The condition resulted in poor eyesight, which, along with his inability to camouflage himself, made him vulnerable to predators in the wild, according to the museum. American alligators without albinism can live around 50 years in their natural habitats, according to the Smithsonian’s National Zoo & Conservation Biology Institute, but they can live up to 70 in captivity.
As a “banana-sized” baby, Claude was moved from the Louisiana alligator farm where he hatched to the St. Augustine Alligator Farm Zoological Park in Florida, where he lived in an enclosure alone for 13 years.
In 2008, Claude was loaded into a wooden crate and trucked across the country to San Francisco.
He made the four-day trip — albeit in a separate crate — with Bonnie, a female alligator with typical pigmentation. Biologists hoped they would get along and placed them in the museum’s swamp exhibit together.
But Bonnie did not like Claude, whose limited vision caused him to bump into his surroundings — and into her. She bit his right front pinky toe, which became infected and had to be surgically removed.
Bonnie was sent back to Florida. Claude’s toe remains in the museum’s veterinary hospital in a jar.
He lived peacefully with three female alligator snapping turtles named Donatello, Raphael and Morla, each of whom was believed to be at least 50 years old.
Claude’s enclosure had no doors for human access. Biologists had to use a ladder to climb down into the space for his weekly feedings.
Claude once swallowed a child’s ballet slipper that fell into his enclosure — he was placed under anesthesia to have it removed — but spent much of his time in the near-total stillness typical of an ambush predator.
“He didn’t move much. That was the joke with Claude — if you see him move, it’s an amazing day,” said Emma Bland Smith, who wrote a nonfiction children’s book about him called “Claude: The True Story of a White Alligator.”
Smith, who interviewed biologists who cared for Claude, said children are enthralled by the gator’s “rags-to-riches” story.
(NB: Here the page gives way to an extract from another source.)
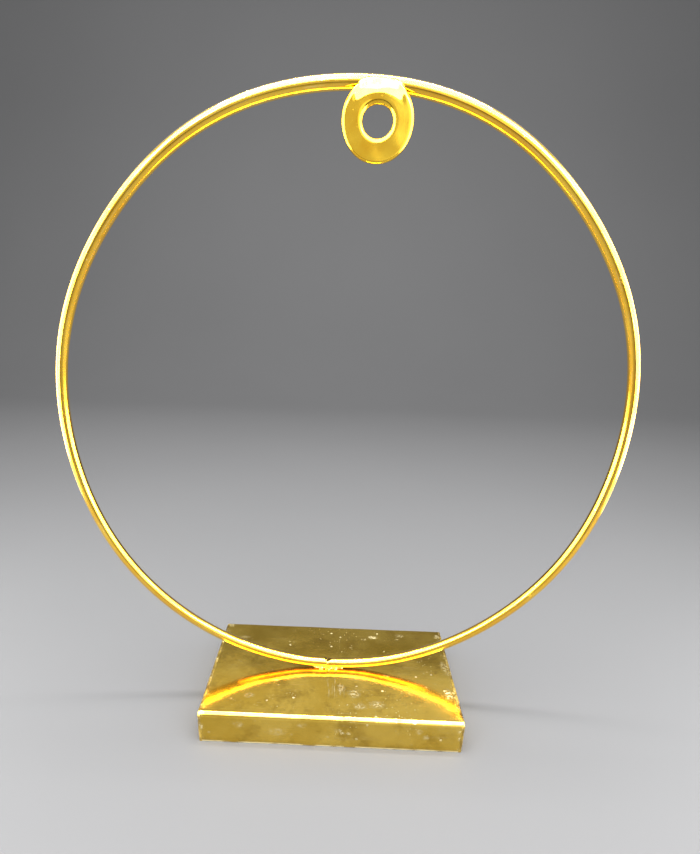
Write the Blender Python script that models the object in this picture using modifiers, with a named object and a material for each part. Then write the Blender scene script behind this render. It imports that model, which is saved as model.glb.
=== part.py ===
"""Wreath frame: a round bar hoop standing on a folded sheet base, with a hanging eye at its top.

Metres, +Z up. The origin is the middle of the base's underside, which stands on the table.
+X runs along the base's long side, and -Y is the front, where the hanging eye laps over the bar.
The whole frame is welded, so nothing on it moves.
"""

import math

import bmesh
import bpy
from mathutils import Vector

# Hoop of round bar
HOOP_DIAMETER = 0.300           # outside
BAR_DIAMETER = 0.006
HOOP_STEPS = 128
BAR_STEPS = 16

# Seam where the two ends of the bar meet, down at the base
SEAM_SHIFT = -0.0033            # from the middle of the base, towards the left
SEAM_ROOT_WIDTH = 0.0014        # between the squared ends
SEAM_MOUTH_WIDTH = 0.0034       # across the V that the ends are ground to
SEAM_MOUTH_DEPTH = 0.0021       # of the V, from the bar's upper side
SEAM_WELD_INSET = 0.0007        # of the weld metal, below the bar's surface

# Base of folded sheet
BASE_LENGTH = 0.150
BASE_DEPTH = 0.100
BASE_HEIGHT = 0.020
SHEET = 0.0015
BEND_INNER_RADIUS = 0.0010
BEND_STEPS = 6
END_WELD_FOOT = 0.0006          # the end beads stop this far above the table
END_WELD_ROUND = 0.0003

# Hanging eye, a thick washer
EYE_DIAMETER = 0.0305
EYE_HOLE_DIAMETER = 0.0128
EYE_THICKNESS = 0.0030
EYE_RIM_ROUND = 0.0013
EYE_HOLE_ROUND = 0.0013
EYE_LAP = 0.0036                # of the eye's rim over the bar, from the bar's inner side
EYE_ANGLE = math.radians(4.4)   # from the top of the hoop, towards the right
EYE_STEPS = 64
ROUND_STEPS = 3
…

“Claude had been through a lot in his life,” Smith said. “We tend to anthropomorphize animals, but there is just something about Claude that is so appealing and charming. Claude was able to find a place for himself in the world even though he was different from others.”
Smith said she had done a reading at the museum about two weeks before Claude’s death and, as she did during frequent visits, peered down at him, smiled, and said, “Hey, Claude.”
“He doesn’t do anything,” she said, “but you feel this connection with him.”
The California Academy of Sciences said it will host a public memorial for Claude “in the near future.”
Shepherd said Claude’s care team at the museum has been heartened by an enormous outpouring of support — text messages, emails and voicemails from around the world; flowers placed outside the facility; even an edible fruit arrangement for staffers.
“It’s nice to see people care about the folks that care about these animals,” he said. “It’s also been a reminder to me about … the reach that even one animal can have. It really was global.”